BMT Verdict: This is not an opinion or a preference. It is a structural rule driven by turnover mechanics and the tax code. If a fund trades frequently, the IRS demands a cut. Locating that fund in an IRA is the only mathematical way to stop the leak.
Tax Drag Comparison (10 Years)
| Fund Type in Taxable Account | Annual Tax Drag (Lost Return) |
|---|---|
| Passive ETF (VTI) | 0.3 |
| Active Mutual Fund | 1.5 |
*Chart Note: Active funds lose ~1.5% of their return annually to taxes if held in the wrong account. This “Tax Alpha” is often larger than the manager’s actual outperformance.
Yes, some newer Active ETFs are more tax-efficient than old Mutual Funds due to the creation/redemption mechanism. That does not break the ruleโit proves it. The mechanism exists specifically to dodge the tax drag that otherwise kills active strategies. Unless you are certain your fund has this shield, assume the rule applies.
CRITICAL SCENARIO: The “ETF vs. Mutual Fund” Nuance
Structure matters.
| Vehicle | Tax Efficiency | Best Location |
|---|---|---|
| ETF (Exchange Traded Fund) | High. “In-Kind Creation/Redemption” mechanism washes away most capital gains. | Taxable Account (or IRA). |
| Mutual Fund | Low. Must sell stocks to meet redemptions, triggering taxes for everyone. | IRA / 401(k) Only. |
Execution Protocol
Go to Morningstar or your broker. Look up the fund’s quote. Find “Turnover Ratio.”

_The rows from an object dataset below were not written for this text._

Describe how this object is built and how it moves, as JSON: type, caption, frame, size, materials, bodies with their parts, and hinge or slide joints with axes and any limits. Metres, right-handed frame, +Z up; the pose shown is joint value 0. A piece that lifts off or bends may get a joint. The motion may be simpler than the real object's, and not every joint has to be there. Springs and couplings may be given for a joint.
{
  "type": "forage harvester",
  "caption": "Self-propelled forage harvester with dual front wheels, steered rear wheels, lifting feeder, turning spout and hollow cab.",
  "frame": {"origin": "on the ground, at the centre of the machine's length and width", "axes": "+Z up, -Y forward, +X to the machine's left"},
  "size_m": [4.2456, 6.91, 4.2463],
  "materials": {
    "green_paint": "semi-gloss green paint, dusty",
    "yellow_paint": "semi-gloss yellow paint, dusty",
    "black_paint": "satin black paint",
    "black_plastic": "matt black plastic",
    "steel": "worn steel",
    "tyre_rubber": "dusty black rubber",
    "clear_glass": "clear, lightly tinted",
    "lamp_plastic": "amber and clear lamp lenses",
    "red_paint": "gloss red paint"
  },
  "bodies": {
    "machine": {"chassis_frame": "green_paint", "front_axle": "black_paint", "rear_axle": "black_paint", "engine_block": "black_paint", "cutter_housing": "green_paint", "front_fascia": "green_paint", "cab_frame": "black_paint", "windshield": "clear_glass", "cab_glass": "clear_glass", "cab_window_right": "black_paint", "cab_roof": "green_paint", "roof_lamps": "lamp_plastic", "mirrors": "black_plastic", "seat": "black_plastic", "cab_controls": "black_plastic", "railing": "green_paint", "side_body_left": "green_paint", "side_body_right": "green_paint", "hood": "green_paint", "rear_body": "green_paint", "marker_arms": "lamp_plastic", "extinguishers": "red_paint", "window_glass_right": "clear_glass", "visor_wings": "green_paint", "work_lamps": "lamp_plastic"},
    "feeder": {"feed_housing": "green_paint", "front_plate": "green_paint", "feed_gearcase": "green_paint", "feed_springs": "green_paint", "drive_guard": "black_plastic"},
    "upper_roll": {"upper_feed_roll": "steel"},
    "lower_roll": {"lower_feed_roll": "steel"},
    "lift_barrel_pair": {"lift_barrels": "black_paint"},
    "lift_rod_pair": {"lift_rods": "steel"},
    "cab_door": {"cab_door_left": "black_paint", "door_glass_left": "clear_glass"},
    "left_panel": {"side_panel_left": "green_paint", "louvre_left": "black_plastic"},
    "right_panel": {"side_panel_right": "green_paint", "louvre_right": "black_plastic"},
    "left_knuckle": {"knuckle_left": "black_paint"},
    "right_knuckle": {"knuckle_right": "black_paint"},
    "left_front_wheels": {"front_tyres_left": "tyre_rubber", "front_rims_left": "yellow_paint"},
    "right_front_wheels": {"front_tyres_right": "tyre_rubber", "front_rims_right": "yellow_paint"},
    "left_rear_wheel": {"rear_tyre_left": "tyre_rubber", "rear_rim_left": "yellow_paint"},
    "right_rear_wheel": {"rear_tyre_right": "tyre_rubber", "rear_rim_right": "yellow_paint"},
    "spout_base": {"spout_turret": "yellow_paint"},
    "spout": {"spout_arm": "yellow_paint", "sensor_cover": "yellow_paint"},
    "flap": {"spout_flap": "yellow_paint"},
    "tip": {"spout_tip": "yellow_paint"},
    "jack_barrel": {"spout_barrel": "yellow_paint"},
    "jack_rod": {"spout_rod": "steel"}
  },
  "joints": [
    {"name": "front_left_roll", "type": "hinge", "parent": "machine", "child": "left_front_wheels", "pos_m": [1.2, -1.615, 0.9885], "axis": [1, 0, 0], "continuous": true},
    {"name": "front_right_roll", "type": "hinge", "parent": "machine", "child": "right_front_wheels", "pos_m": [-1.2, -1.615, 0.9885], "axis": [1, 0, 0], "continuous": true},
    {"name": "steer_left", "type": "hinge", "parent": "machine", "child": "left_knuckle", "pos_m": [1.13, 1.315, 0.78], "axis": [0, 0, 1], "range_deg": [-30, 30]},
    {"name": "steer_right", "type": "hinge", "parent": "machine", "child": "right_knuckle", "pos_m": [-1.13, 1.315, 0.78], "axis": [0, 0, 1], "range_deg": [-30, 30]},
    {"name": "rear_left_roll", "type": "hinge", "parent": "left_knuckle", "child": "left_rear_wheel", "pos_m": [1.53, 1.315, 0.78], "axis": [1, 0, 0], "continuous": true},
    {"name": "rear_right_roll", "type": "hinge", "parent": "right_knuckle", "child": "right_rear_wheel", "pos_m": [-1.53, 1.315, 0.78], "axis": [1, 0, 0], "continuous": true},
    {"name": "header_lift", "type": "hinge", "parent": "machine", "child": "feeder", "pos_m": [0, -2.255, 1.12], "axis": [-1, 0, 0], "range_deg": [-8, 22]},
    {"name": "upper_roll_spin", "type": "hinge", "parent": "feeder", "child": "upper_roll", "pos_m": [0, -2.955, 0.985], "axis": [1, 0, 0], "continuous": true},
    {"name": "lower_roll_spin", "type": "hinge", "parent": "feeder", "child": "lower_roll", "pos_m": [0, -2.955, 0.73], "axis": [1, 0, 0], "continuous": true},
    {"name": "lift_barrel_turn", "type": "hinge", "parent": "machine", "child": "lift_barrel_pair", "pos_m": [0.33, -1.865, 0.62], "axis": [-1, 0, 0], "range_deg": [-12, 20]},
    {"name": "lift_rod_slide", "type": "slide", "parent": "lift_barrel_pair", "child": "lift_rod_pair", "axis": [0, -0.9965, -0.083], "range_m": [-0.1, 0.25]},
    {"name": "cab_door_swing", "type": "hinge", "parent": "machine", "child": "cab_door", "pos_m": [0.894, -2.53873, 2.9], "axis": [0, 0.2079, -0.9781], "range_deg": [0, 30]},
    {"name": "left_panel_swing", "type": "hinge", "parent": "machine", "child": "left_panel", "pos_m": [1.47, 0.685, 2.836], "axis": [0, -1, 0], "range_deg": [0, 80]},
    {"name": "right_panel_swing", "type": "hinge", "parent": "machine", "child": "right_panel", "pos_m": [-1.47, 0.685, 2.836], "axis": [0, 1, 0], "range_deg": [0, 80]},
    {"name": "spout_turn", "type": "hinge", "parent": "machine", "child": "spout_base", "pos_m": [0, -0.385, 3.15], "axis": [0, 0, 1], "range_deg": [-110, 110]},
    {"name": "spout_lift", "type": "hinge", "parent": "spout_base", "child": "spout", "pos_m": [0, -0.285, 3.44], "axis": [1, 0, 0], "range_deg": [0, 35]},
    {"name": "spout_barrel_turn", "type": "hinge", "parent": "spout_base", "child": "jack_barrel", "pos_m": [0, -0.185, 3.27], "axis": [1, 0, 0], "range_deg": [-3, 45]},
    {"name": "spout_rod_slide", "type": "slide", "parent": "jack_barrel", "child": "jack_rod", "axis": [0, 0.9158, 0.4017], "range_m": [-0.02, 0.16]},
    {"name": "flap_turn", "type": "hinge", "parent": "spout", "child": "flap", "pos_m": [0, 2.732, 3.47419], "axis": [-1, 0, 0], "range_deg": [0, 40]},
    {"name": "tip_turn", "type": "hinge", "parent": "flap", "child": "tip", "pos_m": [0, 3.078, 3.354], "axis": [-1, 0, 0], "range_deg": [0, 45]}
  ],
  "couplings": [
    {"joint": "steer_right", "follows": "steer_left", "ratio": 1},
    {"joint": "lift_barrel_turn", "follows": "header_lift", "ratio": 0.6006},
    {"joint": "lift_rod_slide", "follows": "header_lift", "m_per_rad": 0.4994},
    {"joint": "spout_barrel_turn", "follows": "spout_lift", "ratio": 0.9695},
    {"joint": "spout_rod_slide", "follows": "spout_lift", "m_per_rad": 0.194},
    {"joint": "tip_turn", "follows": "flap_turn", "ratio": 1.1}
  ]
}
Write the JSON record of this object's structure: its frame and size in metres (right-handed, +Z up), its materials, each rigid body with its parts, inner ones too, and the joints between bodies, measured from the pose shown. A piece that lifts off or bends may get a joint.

< 10%: Safe for Taxable. (Index Funds).
> 30%: Danger zone. Move to IRA.
Funds like Small Cap Value (AVUV) or Momentum (MTUM) have higher turnover by design (rebalancing to capture the factor). These belong in your Roth IRA because they combine High Growth + High Turnover.
Keep your Taxable Account simple: VTI (US) and VXUS (Int’l). Why? Because passive ETFs allow you to use Tax-Loss Harvesting (#450) effectively. You can’t harvest losses easily if an active manager is generating offsetting gains.
If you only hold index funds in tax-advantaged accounts, this turnover rule is irrelevant to you. This is a precision tool for taxable investors.
WEALTH STRATEGY DIRECTIVE
- Do This: If you want to “play the market” or use active managers (Ark Invest, Fidelity Contrafund), do it exclusively in your IRA. Let the manager trade tax-free.
- Avoid This: Holding a “Multi-Asset” fund (like a Balanced Fund 60/40) in a Taxable Account. The bond interest and rebalancing gains will create a tax nightmare every year.
Frequently Asked Questions
What about Vanguard funds?
Vanguard has a unique patent (expired 2023 but still effective) that makes some of their mutual funds as tax-efficient as ETFs. They are the exception. Most other mutual funds are tax traps.
Is high turnover always bad?
Not if the strategy works (e.g., Renaissance Medallion). But it creates a tax drag. In an IRA, turnover is irrelevant to taxes, so you can focus purely on the return.
Can I convert?
If you have an active fund in a taxable account with a huge gain, you are stuck. Selling triggers tax. Stop reinvesting dividends (take cash) and use new money to buy ETFs instead. This is “shutting off the tap.”